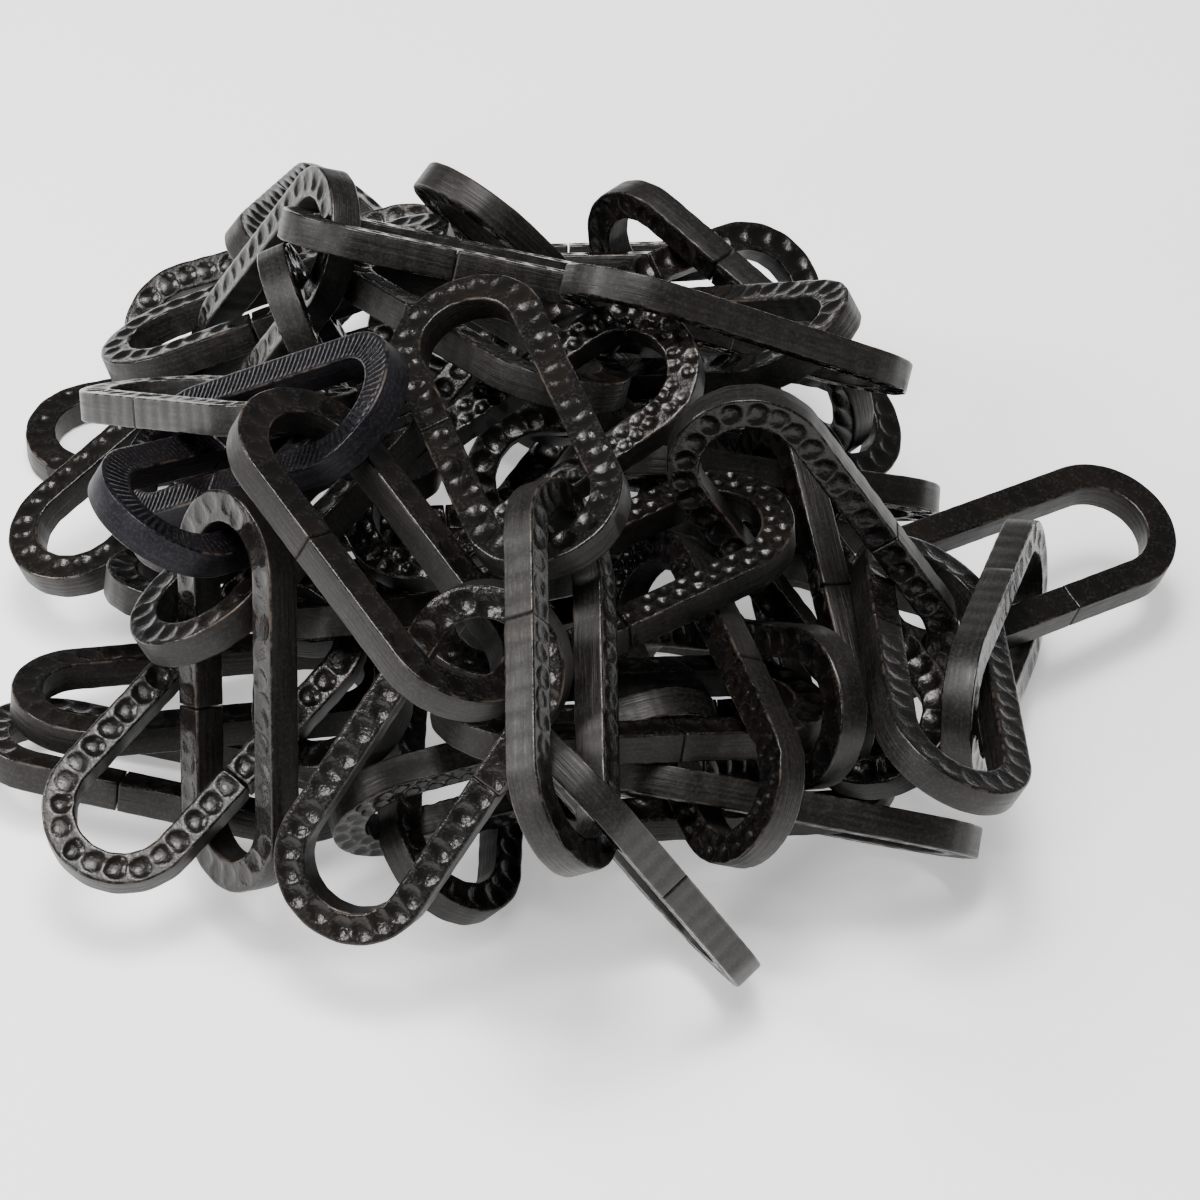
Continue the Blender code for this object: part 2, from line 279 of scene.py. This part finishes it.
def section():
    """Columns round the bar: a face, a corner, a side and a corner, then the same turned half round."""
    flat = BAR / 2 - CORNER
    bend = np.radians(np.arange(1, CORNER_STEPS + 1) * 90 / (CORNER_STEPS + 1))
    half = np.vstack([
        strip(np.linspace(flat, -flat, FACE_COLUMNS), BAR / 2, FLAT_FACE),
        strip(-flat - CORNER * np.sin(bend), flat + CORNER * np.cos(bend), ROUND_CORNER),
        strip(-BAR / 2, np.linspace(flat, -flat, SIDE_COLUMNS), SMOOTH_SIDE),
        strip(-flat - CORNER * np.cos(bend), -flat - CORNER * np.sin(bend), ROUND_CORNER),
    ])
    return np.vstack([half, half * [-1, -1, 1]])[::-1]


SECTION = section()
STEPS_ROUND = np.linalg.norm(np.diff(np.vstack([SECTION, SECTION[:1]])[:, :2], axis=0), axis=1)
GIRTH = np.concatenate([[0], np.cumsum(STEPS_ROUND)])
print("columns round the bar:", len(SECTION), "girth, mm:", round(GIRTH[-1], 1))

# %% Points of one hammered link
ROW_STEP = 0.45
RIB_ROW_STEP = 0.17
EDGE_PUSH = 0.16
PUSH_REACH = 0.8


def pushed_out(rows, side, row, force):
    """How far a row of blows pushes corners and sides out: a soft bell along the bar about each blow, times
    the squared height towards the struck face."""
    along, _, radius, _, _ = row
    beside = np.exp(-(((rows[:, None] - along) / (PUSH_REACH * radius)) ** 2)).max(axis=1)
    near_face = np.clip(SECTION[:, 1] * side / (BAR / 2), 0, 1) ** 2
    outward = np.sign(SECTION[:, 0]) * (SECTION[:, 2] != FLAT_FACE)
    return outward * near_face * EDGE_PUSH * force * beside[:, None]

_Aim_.
From the first line to the last, please quote the material above exactly.

_Worked solution_.
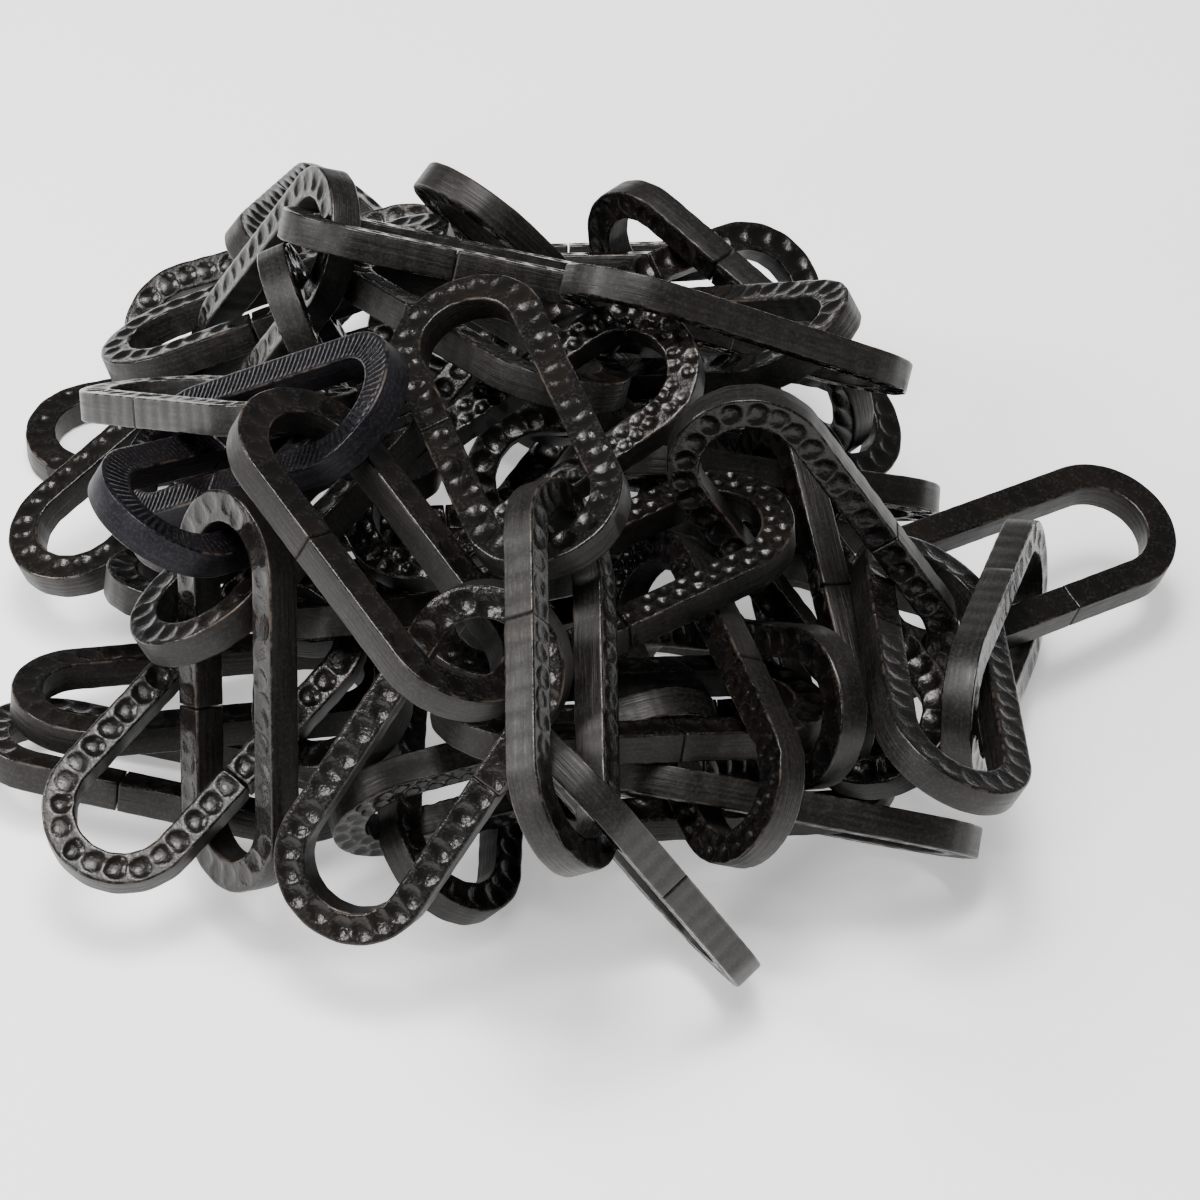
Continue the Blender code for this object: part 2, from line 279 of scene.py. This part finishes it.
def section():
    """Columns round the bar: a face, a corner, a side and a corner, then the same turned half round."""
    flat = BAR / 2 - CORNER
    bend = np.radians(np.arange(1, CORNER_STEPS + 1) * 90 / (CORNER_STEPS + 1))
    half = np.vstack([
        strip(np.linspace(flat, -flat, FACE_COLUMNS), BAR / 2, FLAT_FACE),
        strip(-flat - CORNER * np.sin(bend), flat + CORNER * np.cos(bend), ROUND_CORNER),
        strip(-BAR / 2, np.linspace(flat, -flat, SIDE_COLUMNS), SMOOTH_SIDE),
        strip(-flat - CORNER * np.cos(bend), -flat - CORNER * np.sin(bend), ROUND_CORNER),
    ])
    return np.vstack([half, half * [-1, -1, 1]])[::-1]


SECTION = section()
STEPS_ROUND = np.linalg.norm(np.diff(np.vstack([SECTION, SECTION[:1]])[:, :2], axis=0), axis=1)
GIRTH = np.concatenate([[0], np.cumsum(STEPS_ROUND)])
print("columns round the bar:", len(SECTION), "girth, mm:", round(GIRTH[-1], 1))

# %% Points of one hammered link
ROW_STEP = 0.45
RIB_ROW_STEP = 0.17
EDGE_PUSH = 0.16
PUSH_REACH = 0.8


def pushed_out(rows, side, row, force):
    """How far a row of blows pushes corners and sides out: a soft bell along the bar about each blow, times
    the squared height towards the struck face."""
    along, _, radius, _, _ = row
    beside = np.exp(-(((rows[:, None] - along) / (PUSH_REACH * radius)) ** 2)).max(axis=1)
    near_face = np.clip(SECTION[:, 1] * side / (BAR / 2), 0, 1) ** 2
    outward = np.sign(SECTION[:, 0]) * (SECTION[:, 2] != FLAT_FACE)
    return outward * near_face * EDGE_PUSH * force * beside[:, None]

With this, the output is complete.